Edward Zeff was born to Jewish parents in Brighton on 22 April 1904. He was educated at York Place Elementary Schools in Brighton.
In around 1922 he joined his older brother in Paris to develop the family tailoring business in Paris and, after the fall of France in 1940, returned to Britain with his French wife, Reine Sevilla.
World War II
Edward Zeff trained as a signaller and, as a fluent French speaker, volunteered for the French Section of the Special Operations Executive.[1]
In Operation DELAY II Peter Churchill's mission was to land four SOE agents on the French Riviera by submarine.[2]
On 26 February 1942 Churchill flew from Bristol to Gibraltar with two radio operators, Isidore Newman «Julien» for the URCHIN network and Edward Zeff «Matthieu» for the SPRUCE network, where they were joined by Marcel Clech «Bastien», radio operator for the AUTOGIRO network, and Victor Gerson «René», an SOE agent on a special mission to organise the VIC Escape Line.[3][2] They travelled in HM Submarine P 42 "Unbroken" to Antibes where on the night of 21 April 1942 Churchill took Newman and Zeff and their radios to the shore by canoe, and led them to their contact Dr Élie Lévy. Churchill then returned to the submarine and dropped off Clech and Gerson by canoe at Pointe d'Agay near Fréjus before returning to the UK.[2]
After arriving in Lyon Zeff was assigned by Virginia Hall to the SPRUCE network of Georges Duboudin «Alain» which successfully organised drops of weapons and supplies from London for the French Resistance.[4] For his work as a radio operator he was supported by Denis Rake «Justin» and Pierre Le Chêne «Grégoire».[4]
SOE headquarters in London became aware that the Germans were close to arresting him and in February 1943 arranged for Zeff and sabotage instructor Bob Sheppard «Patrice» to be taken across the Pyrenees into Spain, but they were arrested by the Germans having been betrayed by one of their guides.[5]

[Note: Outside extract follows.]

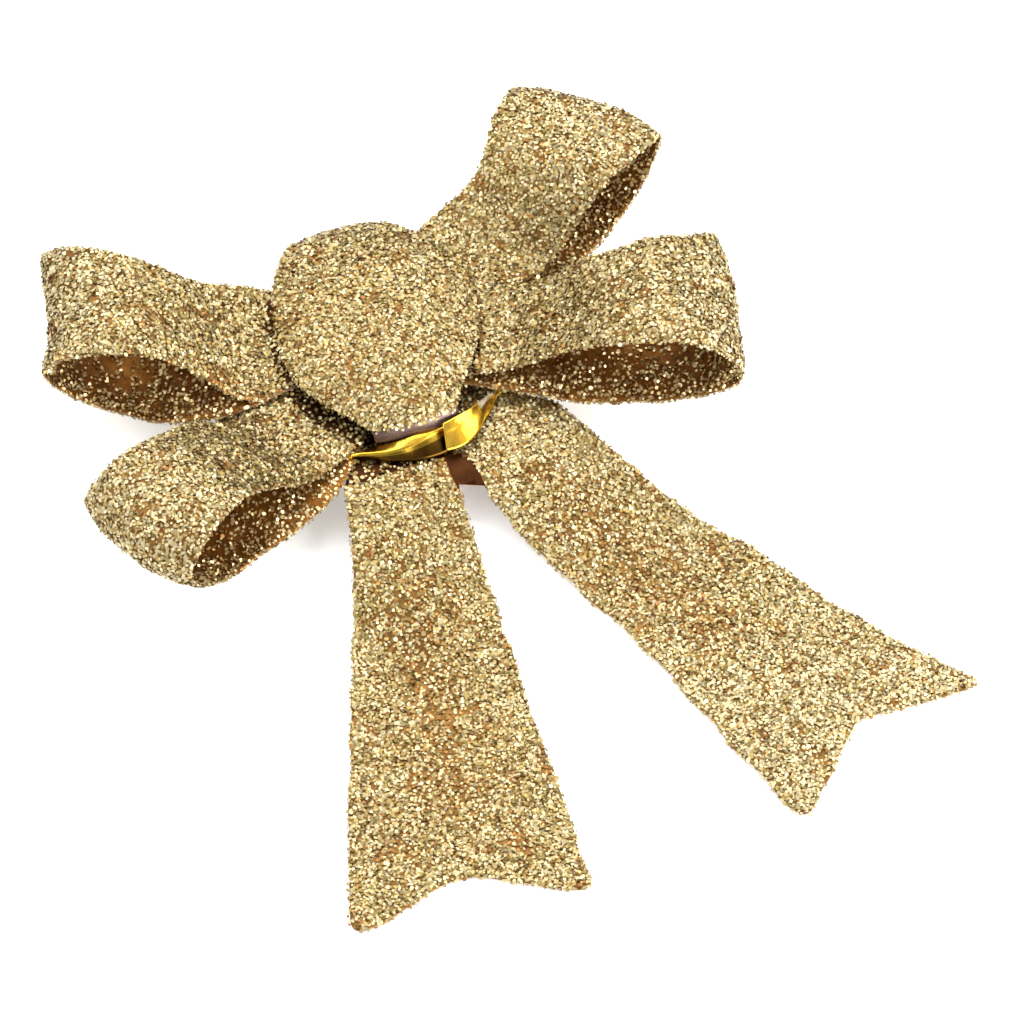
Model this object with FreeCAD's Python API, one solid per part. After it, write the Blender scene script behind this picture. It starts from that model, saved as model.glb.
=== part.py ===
import FreeCAD, Part
import math
import os

os.makedirs("parts", exist_ok=True)
V = FreeCAD.Vector

# Glitter-ribbon hair bow lying on its back on a French barrette.
# Millimetres. +Z leaves the face of the bow, +X runs along the barrette and
# across the loops, and the tails point towards -Y. The origin is on the
# surface that the bow lies on, under the middle of the bow's outline.

# ---- ribbon ----
RIBBON_WIDTH = 38.0          # 1.5 inch ribbon
PINCHED_WIDTH = 26.0         # the same ribbon where the knot gathers it
RIBBON_THICKNESS = 0.9       # film with glitter on both sides
LAYER_GAP = 0.15             # air between stacked strips at the middle
LOOP_SLOT = 0.6              # air between the two layers of one pinched loop band

# ---- loops: reach, lowest and highest centre line, height of the nose ----
UPPER_BAND_ANGLE = -24.2     # degrees from +X to the lower-right loop
LOWER_BAND_ANGLE = 24.6      # degrees from +X to the upper-right loop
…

He was sent successively to Fresnes prison, in a prison in Prague, Mauthausen concentration camp, then Melk where he was condemned to receive fifty lashes before being hanged but escaped death having befriended one of the camp Kommandants, finally, again at Mauthausen, where he was the only British Jew who was there at the time of the liberation by the Americans in 1945. He had been brutally tortured over three months but revealed no information to the Nazis.[5] After the war he filed a claim for persecution.[6]
Post-war
In 1945 he arrived home to his wife in Brighton, but later returned to his business in Paris where he died in 1974.[1]